OBJECTIVE: Exactly the lines from the one containing "front_panel, rear_panel, base_board" through the one containing "bpy.data.objects.remove(obj)" must be returned; include both ends and nothing else.
——
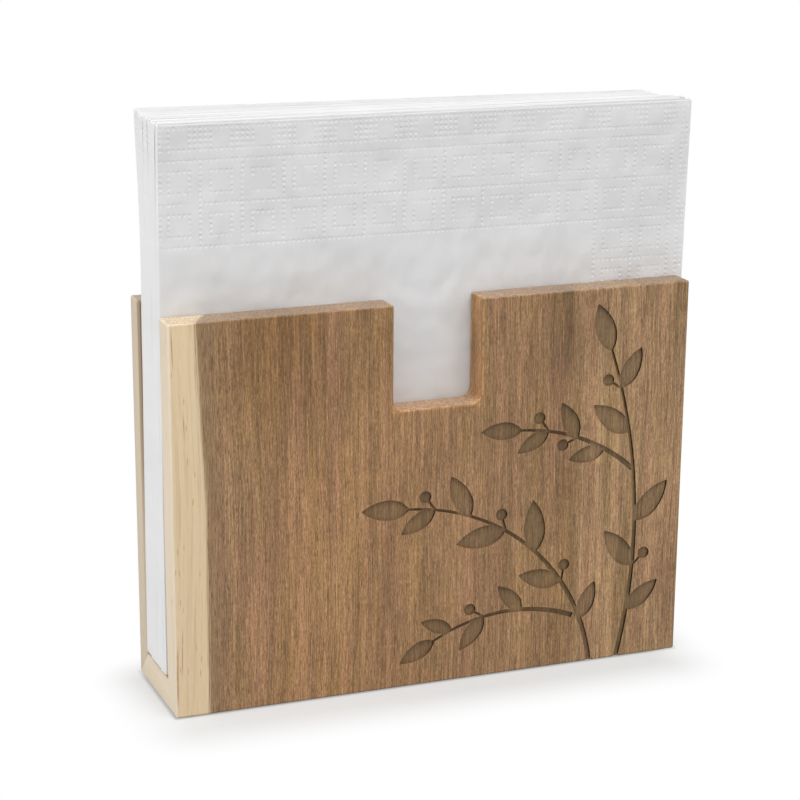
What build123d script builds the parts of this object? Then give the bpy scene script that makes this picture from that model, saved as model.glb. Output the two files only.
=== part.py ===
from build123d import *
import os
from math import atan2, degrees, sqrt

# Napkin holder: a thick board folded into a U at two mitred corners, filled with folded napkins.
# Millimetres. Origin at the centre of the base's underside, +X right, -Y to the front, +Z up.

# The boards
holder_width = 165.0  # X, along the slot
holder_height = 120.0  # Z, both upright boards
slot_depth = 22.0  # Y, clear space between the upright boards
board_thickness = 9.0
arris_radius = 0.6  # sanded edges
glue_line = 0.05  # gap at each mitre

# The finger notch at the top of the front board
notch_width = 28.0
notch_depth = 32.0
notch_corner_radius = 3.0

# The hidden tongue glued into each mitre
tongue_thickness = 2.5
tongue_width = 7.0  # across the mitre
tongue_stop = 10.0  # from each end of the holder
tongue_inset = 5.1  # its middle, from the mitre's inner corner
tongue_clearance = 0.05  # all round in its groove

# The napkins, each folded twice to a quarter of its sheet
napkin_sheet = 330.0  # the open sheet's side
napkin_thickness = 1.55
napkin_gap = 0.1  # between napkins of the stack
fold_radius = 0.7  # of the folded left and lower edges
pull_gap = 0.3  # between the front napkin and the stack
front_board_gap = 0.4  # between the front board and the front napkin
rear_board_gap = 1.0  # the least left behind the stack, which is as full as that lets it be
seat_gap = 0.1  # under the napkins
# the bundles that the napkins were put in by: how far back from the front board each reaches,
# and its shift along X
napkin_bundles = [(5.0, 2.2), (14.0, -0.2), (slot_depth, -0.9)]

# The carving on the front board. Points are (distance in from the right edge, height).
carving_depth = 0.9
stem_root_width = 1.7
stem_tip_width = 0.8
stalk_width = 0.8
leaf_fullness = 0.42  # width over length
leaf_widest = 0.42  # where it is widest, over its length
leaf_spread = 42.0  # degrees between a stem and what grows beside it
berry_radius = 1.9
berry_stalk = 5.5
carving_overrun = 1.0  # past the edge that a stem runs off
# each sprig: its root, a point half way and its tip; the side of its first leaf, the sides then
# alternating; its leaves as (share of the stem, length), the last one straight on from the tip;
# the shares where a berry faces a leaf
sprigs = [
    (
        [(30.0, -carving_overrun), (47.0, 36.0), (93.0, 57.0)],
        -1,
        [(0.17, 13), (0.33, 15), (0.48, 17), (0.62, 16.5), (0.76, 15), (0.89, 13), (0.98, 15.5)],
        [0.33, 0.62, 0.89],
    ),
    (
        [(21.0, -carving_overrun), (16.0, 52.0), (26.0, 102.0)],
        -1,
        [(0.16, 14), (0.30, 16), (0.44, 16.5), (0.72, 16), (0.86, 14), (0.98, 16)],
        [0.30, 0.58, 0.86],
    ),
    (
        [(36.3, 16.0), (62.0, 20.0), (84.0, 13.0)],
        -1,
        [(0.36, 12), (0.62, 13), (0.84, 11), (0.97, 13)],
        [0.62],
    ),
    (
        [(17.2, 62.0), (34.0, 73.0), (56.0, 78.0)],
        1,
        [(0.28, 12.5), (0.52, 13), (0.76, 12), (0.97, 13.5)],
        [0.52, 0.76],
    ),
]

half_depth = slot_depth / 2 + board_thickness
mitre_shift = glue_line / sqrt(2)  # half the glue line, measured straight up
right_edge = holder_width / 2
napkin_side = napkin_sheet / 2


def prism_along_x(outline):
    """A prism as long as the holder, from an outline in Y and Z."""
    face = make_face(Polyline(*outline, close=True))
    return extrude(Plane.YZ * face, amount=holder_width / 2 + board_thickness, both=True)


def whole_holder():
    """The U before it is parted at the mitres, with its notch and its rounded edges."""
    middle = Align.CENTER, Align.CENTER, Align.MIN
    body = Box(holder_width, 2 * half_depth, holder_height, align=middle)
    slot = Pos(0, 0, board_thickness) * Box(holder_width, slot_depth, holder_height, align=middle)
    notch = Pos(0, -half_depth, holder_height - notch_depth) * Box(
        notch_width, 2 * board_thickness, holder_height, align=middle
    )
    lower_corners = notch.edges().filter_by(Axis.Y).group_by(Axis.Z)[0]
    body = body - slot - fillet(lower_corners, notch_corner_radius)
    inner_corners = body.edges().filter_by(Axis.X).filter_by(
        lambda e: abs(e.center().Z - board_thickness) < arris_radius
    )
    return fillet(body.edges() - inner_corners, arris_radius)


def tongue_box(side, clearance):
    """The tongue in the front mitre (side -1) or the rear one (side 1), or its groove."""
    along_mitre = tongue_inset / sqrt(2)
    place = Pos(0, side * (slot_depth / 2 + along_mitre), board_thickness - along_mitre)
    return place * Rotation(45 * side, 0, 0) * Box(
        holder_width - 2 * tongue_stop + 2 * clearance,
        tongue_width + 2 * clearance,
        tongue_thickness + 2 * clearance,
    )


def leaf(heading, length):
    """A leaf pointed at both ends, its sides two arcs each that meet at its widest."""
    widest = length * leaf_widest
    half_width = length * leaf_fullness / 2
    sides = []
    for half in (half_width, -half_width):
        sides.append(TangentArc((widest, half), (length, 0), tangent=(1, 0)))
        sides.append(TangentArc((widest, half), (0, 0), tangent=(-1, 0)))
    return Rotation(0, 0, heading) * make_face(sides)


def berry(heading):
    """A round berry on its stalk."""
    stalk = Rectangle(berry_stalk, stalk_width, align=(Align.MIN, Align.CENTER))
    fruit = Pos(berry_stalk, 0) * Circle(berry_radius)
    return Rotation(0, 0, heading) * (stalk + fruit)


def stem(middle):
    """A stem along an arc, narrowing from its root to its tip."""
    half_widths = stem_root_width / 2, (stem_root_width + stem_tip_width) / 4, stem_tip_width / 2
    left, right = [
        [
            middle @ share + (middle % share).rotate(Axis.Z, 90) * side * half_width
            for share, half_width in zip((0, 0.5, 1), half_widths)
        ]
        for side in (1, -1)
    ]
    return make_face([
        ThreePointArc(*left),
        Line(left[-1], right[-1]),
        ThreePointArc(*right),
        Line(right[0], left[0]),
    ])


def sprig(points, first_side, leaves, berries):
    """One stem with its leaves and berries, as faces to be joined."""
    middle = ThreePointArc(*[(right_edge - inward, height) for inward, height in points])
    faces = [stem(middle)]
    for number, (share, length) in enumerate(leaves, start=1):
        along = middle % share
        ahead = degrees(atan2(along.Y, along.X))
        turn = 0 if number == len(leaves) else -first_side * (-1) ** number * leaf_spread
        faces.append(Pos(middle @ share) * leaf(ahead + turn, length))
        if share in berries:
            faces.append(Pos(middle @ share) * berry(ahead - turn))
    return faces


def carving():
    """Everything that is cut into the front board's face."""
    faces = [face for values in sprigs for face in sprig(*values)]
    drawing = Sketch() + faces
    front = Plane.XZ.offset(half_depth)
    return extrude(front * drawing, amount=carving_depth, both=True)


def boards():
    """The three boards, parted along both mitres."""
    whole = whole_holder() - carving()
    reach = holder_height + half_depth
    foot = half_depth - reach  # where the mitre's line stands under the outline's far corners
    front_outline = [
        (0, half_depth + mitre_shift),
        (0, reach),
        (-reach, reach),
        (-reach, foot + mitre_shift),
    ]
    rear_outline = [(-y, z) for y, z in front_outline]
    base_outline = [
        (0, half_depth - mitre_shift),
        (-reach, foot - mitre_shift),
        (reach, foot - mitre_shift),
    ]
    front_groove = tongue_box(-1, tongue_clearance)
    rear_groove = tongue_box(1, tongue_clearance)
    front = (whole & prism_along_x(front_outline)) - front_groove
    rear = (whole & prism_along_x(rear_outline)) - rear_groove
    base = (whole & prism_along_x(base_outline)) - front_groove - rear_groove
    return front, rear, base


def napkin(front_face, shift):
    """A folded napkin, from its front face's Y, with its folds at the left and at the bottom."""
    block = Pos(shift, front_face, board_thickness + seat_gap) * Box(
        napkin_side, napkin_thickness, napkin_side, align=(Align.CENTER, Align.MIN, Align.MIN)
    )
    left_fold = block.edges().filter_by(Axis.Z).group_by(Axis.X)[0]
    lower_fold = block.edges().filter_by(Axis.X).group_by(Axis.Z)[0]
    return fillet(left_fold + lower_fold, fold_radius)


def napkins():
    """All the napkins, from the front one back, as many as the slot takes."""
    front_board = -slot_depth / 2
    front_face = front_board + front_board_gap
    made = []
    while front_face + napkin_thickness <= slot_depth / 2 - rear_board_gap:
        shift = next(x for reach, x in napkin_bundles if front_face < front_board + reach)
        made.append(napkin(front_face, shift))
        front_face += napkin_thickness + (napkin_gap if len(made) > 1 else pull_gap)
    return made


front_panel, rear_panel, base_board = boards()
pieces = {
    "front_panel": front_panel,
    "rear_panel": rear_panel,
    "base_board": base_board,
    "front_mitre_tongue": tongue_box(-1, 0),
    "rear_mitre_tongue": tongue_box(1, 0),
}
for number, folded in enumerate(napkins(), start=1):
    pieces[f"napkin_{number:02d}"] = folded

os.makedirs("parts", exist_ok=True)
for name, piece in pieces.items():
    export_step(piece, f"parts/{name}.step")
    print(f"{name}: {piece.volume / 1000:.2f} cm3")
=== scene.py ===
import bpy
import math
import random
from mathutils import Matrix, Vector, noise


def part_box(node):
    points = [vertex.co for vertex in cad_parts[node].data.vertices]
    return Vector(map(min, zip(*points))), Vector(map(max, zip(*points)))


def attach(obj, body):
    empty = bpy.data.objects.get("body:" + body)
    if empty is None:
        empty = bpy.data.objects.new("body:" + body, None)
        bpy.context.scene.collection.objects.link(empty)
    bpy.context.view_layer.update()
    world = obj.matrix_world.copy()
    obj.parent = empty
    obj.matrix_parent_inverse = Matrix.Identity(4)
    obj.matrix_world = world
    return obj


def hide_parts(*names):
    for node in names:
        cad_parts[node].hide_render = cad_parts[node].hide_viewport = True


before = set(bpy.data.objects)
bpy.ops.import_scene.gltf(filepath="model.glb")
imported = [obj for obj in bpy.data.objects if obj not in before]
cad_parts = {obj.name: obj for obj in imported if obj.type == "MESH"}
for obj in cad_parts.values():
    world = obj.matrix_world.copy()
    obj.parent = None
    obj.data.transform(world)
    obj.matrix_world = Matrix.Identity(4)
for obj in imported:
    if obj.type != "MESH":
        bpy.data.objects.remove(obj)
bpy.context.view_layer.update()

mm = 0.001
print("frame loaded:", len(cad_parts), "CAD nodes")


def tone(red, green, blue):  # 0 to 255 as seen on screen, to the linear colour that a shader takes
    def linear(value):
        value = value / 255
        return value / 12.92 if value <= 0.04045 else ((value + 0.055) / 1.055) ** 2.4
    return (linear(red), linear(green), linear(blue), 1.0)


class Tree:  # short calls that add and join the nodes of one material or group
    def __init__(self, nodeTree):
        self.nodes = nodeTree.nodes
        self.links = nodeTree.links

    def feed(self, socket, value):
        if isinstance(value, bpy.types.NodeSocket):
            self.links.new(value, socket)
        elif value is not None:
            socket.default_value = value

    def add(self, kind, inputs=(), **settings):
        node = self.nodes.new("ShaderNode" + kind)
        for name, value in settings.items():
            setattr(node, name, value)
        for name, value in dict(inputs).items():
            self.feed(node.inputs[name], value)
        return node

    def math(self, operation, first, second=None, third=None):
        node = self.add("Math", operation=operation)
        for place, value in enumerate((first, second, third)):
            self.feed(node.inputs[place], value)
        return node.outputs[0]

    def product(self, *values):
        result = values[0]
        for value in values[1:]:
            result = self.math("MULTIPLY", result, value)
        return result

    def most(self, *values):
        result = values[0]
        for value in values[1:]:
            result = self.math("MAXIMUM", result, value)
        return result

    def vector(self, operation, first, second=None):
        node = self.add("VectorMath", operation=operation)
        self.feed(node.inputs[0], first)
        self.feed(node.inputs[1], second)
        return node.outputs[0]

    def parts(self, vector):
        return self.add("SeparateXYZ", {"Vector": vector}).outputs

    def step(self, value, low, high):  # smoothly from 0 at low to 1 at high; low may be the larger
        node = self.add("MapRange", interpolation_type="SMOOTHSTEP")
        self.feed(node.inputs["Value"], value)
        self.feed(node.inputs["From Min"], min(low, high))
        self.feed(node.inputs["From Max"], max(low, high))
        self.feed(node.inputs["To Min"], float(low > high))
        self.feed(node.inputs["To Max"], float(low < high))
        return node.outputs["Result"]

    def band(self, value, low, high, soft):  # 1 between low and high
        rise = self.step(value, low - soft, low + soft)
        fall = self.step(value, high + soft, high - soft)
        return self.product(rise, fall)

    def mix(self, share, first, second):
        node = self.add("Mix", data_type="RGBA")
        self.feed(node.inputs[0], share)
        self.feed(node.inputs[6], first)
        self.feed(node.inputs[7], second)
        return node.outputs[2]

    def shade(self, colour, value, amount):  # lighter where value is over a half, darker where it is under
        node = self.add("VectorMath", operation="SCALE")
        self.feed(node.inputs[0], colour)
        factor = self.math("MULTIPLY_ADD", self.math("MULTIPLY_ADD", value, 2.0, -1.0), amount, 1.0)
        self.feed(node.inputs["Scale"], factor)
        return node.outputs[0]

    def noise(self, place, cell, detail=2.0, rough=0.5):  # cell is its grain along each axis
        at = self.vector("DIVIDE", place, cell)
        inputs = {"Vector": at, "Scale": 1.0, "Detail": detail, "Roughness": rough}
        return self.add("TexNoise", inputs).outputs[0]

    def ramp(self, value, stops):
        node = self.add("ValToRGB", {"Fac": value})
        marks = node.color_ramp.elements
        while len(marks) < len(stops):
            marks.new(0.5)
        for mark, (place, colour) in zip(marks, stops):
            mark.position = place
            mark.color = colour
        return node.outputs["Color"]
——
ANSWER BELOW:
front_panel, rear_panel, base_board = boards()
pieces = {
    "front_panel": front_panel,
    "rear_panel": rear_panel,
    "base_board": base_board,
    "front_mitre_tongue": tongue_box(-1, 0),
    "rear_mitre_tongue": tongue_box(1, 0),
}
for number, folded in enumerate(napkins(), start=1):
    pieces[f"napkin_{number:02d}"] = folded

os.makedirs("parts", exist_ok=True)
for name, piece in pieces.items():
    export_step(piece, f"parts/{name}.step")
    print(f"{name}: {piece.volume / 1000:.2f} cm3")
=== scene.py ===
import bpy
import math
import random
from mathutils import Matrix, Vector, noise


def part_box(node):
    points = [vertex.co for vertex in cad_parts[node].data.vertices]
    return Vector(map(min, zip(*points))), Vector(map(max, zip(*points)))


def attach(obj, body):
    empty = bpy.data.objects.get("body:" + body)
    if empty is None:
        empty = bpy.data.objects.new("body:" + body, None)
        bpy.context.scene.collection.objects.link(empty)
    bpy.context.view_layer.update()
    world = obj.matrix_world.copy()
    obj.parent = empty
    obj.matrix_parent_inverse = Matrix.Identity(4)
    obj.matrix_world = world
    return obj


def hide_parts(*names):
    for node in names:
        cad_parts[node].hide_render = cad_parts[node].hide_viewport = True


before = set(bpy.data.objects)
bpy.ops.import_scene.gltf(filepath="model.glb")
imported = [obj for obj in bpy.data.objects if obj not in before]
cad_parts = {obj.name: obj for obj in imported if obj.type == "MESH"}
for obj in cad_parts.values():
    world = obj.matrix_world.copy()
    obj.parent = None
    obj.data.transform(world)
    obj.matrix_world = Matrix.Identity(4)
for obj in imported:
    if obj.type != "MESH":
        bpy.data.objects.remove(obj)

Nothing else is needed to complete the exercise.